堀座卓は脚が中央にあるものを選択してあるので、4隅には身体をずらして移動する時に邪魔になる脚がありません。座卓に掴まりちょっとお尻を滑らせれば、どこにでもお気に入りの場所に移動できます。

また、座敷の床の高さが車椅子の座面の高さとほぼ同じなので、車椅子を利用する場合も横付けし容易に座敷に移動できます。将来万が一車いすを利用することになっても、そのまま座敷を利用することができます。

段差の対応(玄関アプローチ編)

片麻痺の方のために作った玄関アプローチの様子です。玄関アプローチで障害者対応というとすぐに思い起こされるのはスロープです。そのスロープも実は万能ではありません。

玄関アプローチ

片麻痺の方は片足だけで姿勢を保つ(バランスを取る)必要があります。斜めの床の上では常にバランスを保ち続けなければならず、長いスロープでは疲れてしまいます。斜めの床でうまくバランスが取れない方だと前に進むことができません。

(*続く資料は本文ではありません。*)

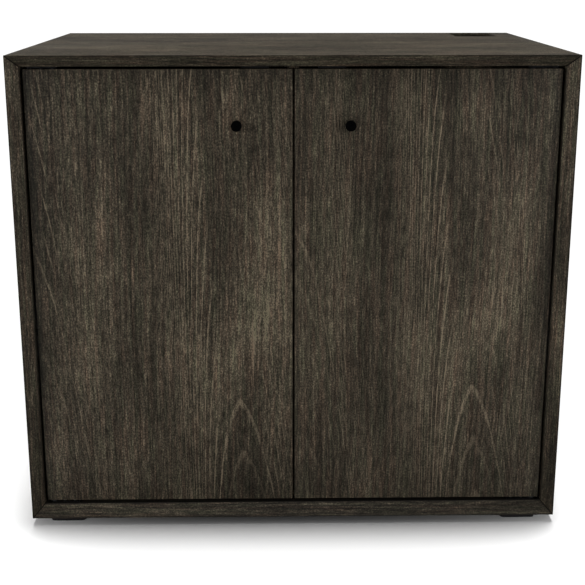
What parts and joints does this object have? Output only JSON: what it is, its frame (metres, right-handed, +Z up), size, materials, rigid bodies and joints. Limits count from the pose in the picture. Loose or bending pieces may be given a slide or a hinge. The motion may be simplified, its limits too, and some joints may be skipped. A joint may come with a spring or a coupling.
{
  "type": "aquarium stand cabinet",
  "caption": "Low box cabinet that carries an aquarium: mitred boards with bevelled front edges, inset doors on pin pivots, round knobs, square feet and a hose cut-out in the top.",
  "frame": {"origin": "on the floor, under the middle of the cabinet's footprint", "axes": "+X to the right seen from the front, +Y from the doors to the back, +Z up"},
  "size_m": [0.9, 0.6, 0.8],
  "materials": {
    "stained_wood": "dark stained veneer, satin",
    "bare_wood": "unfinished beech",
    "foot_plastic": "moulded, fine texture",
    "knob_metal": "satin black",
    "catch_plastic": "moulded",
    "magnet": "ground ferrite",
    "black_steel": "black zinc",
    "steel": "zinc plated",
    "nylon": "black nylon",
    "bumper_rubber": "soft"
  },
  "bodies": {
    "cabinet": {"top_board": "stained_wood", "bottom_board": "stained_wood", "left_side_board": "stained_wood", "right_side_board": "stained_wood", "mitre_splines": "bare_wood", "back_panel": "stained_wood", "back_panel_screws": "steel", "centre_partition": "stained_wood", "partition_dowels": "bare_wood", "adjustable_shelf": "stained_wood", "shelf_pins": "steel", "front_left_foot": "foot_plastic", "front_right_foot": "foot_plastic", "rear_left_foot": "foot_plastic", "rear_right_foot": "foot_plastic", "foot_screws": "steel", "left_catch_housing": "catch_plastic", "left_catch_magnet": "magnet", "left_catch_pole_plates": "steel", "right_catch_housing": "catch_plastic", "right_catch_magnet": "magnet", "right_catch_pole_plates": "steel", "catch_screws": "steel", "door_bumpers": "bumper_rubber", "lower_left_cabinet_plate": "black_steel", "upper_left_cabinet_plate": "black_steel", "lower_right_cabinet_plate": "black_steel", "upper_right_cabinet_plate": "black_steel", "cabinet_plate_screws": "steel", "lower_left_pivot_pin": "black_steel", "upper_left_pivot_pin": "black_steel", "lower_right_pivot_pin": "black_steel", "upper_right_pivot_pin": "black_steel", "left_thrust_washer": "nylon", "right_thrust_washer": "nylon"},
    "left_door": {"left_door": "stained_wood", "left_knob": "knob_metal", "left_knob_screw": "steel", "lower_left_door_plate": "black_steel", "upper_left_door_plate": "black_steel", "lower_left_bush": "nylon", "upper_left_bush": "nylon", "left_door_plate_screws": "steel", "left_strike_plate": "steel", "left_strike_screws": "steel"},
    "right_door": {"right_door": "stained_wood", "right_knob": "knob_metal", "right_knob_screw": "steel", "lower_right_door_plate": "black_steel", "upper_right_door_plate": "black_steel", "lower_right_bush": "nylon", "upper_right_bush": "nylon", "right_door_plate_screws": "steel", "right_strike_plate": "steel", "right_strike_screws": "steel"}
  },
  "joints": [
    {"name": "left_door_hinge", "type": "hinge", "parent": "cabinet", "child": "left_door", "pos_m": [-0.4165, -0.2715, 0.4075], "axis": [0, 0, -1], "range_deg": [0, 110]},
    {"name": "right_door_hinge", "type": "hinge", "parent": "cabinet", "child": "right_door", "pos_m": [0.4165, -0.2715, 0.4075], "axis": [0, 0, 1], "range_deg": [0, 110]}
  ]
}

一方、階段では一段上る事ができれば段ごとにフラットなスペースがあります。フラットな床の上だと体を安定させることができますし、登る動作に疲れた場合でも静止して休憩することができます。低い段差を乗り越える事の出来る片麻痺の方には、緩い階段の方が上り易いのです。

今回、住宅の内部は車いイスで移動することを配慮しましたが、外部はスロープは未設置です。万が一車椅子を利用することになった場合でも、スペースさえ確保できていればスロープを設けることはそう難しくはありません。また、車いすでの住宅への出入り口は玄関でなくても良く、写真に写っている掃き出しサッシの外部に昇降機を設置し掃き出しサッシから出入りするという方法もあります。もしスロープを設置していた場合は、そのスロープがかえって昇降機設置の邪魔になってしまいます。このような事情も考慮し、スロープは設置していません。

片麻痺の方のための階段です。行きと帰りに対応するため、両側に手摺が設置されています。このお住まいでは、右麻痺の方なので左効きで手摺を利用してもらいます。

また、階段の先端(段鼻)のタイルは色を変えた白色として、段差の視認性に配慮しています。